There’s A 60 Percent Chance El Niño Could Last All Year
The National Oceanic and Atmospheric Administration (NOAA) is predicting a 60 percent chance that the El Niño it declared in March will continue all year. An El Niño is a weather pattern “characterized by unusually warm ocean temperatures in the Equatorial Pacific.”
Robust El Niños are associated with extreme weather around the globe. They also generally lead to global temperature records, as the short-term El Niño warming adds to the underlying long-term global warming trend. El Niños are typically California drought-breakers, but as the top graph shows, that hasn’t been the case so far.

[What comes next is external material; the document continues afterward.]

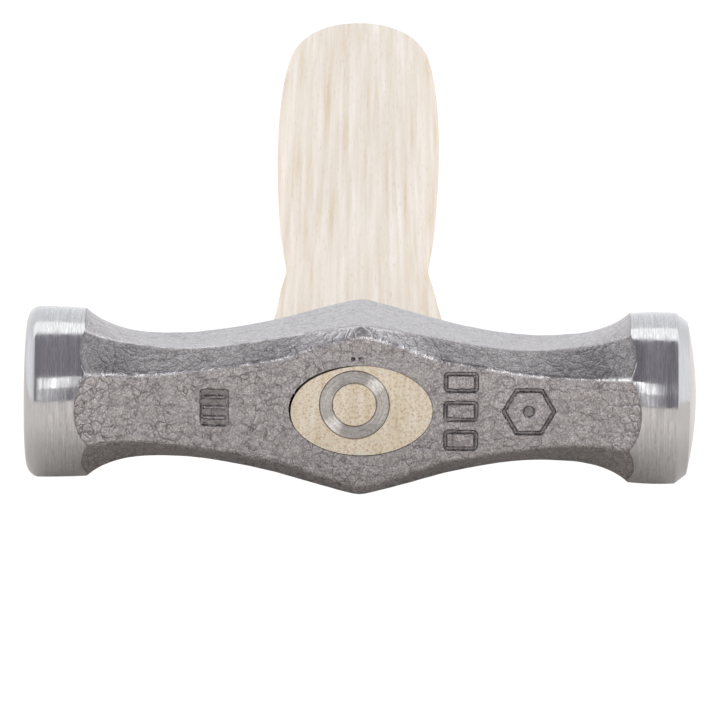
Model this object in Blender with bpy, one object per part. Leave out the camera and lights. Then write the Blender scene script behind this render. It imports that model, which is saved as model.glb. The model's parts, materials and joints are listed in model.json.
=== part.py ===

As I discussed last week, some climatologists believe that we may be witnessing the start of the long-awaited jump in global temperatures — a jump that could be as much as as 0.5°F. It already appears likely that March will be hot enough to set yet another global record for the hottest 12 months on record (April 2014 through March 2015) and a global record for hottest start to a year (January through March) ever.
NOAA released its “consensus probabilistic forecast” of the El Niño Southern Oscillation (ENSO) for the rest of this year, from its Climate Prediction Center (CPC) and Columbia University’s International Research Institute (IRI) for Climate and Society. Note that the ENSO state — El Niño, neutral, or La Niña — is generally based on the sea surface temperature (SST) anomaly in the NINO3.4 region of the Equatorial Pacific.
I asked climatologist Kevin Trenberth of the National Center for Atmospheric Research what a prolonged El Niño would mean for the planet and California. He told me it “goes along with the jump” in global temperatures he has said is imminent.
California is a more complicated situation for a few reasons. Trenberth notes that the famous song “It never rains in Southern California” is mostly accurate “at least from May through October – and Governor Jerry Brown has every right to be concerned.” If a full-blown El Niño develops over the year, “then the prospects go up a LOT for rains in California” during the state’s traditional rainy season, late October through March, which has not been very rainy at all in the last few years.
Climate expert Professor John Abraham also noted that a full-blown El Niño “just might bring some relief from this unbelievable drought.” But he was quick to note that “an El Niño will also break more temperature records and may make 2015 the hottest year ever. It will also bring extreme weather to other parts of the planet so this El Niño is a double-edged sword.”
In fact, on Monday, NOAA’s Climate Prediction Center released this “seasonal outlook” for U.S. temperatures April to June. It combines “the effects of long-term trends, soil moisture, and, when appropriate, ENSO”:
If that forecast comes true, then California and the West are due for more blistering temperatures, which would likely make the drought even worse in the near term.
Finally, most of Brazil is suffering through a devastating drought, too. São Paulo “is suffering its worst drought in almost a century.” Dr. Trenberth writes, “These water crises both in CA and Brazil (and perhaps we can add Australia) are excellent analogs for the sort of problems I expect to become more common with global warming. Water is likely to be the biggest pressure point on society.”
Indeed, many recent studies have projected that large parts of the world including much of the Southwest, Great Plains, Brazilian Amazon, and Australia will turn into near permanent dust bowls if the world doesn’t slash carbon pollution soon. The time to act is now.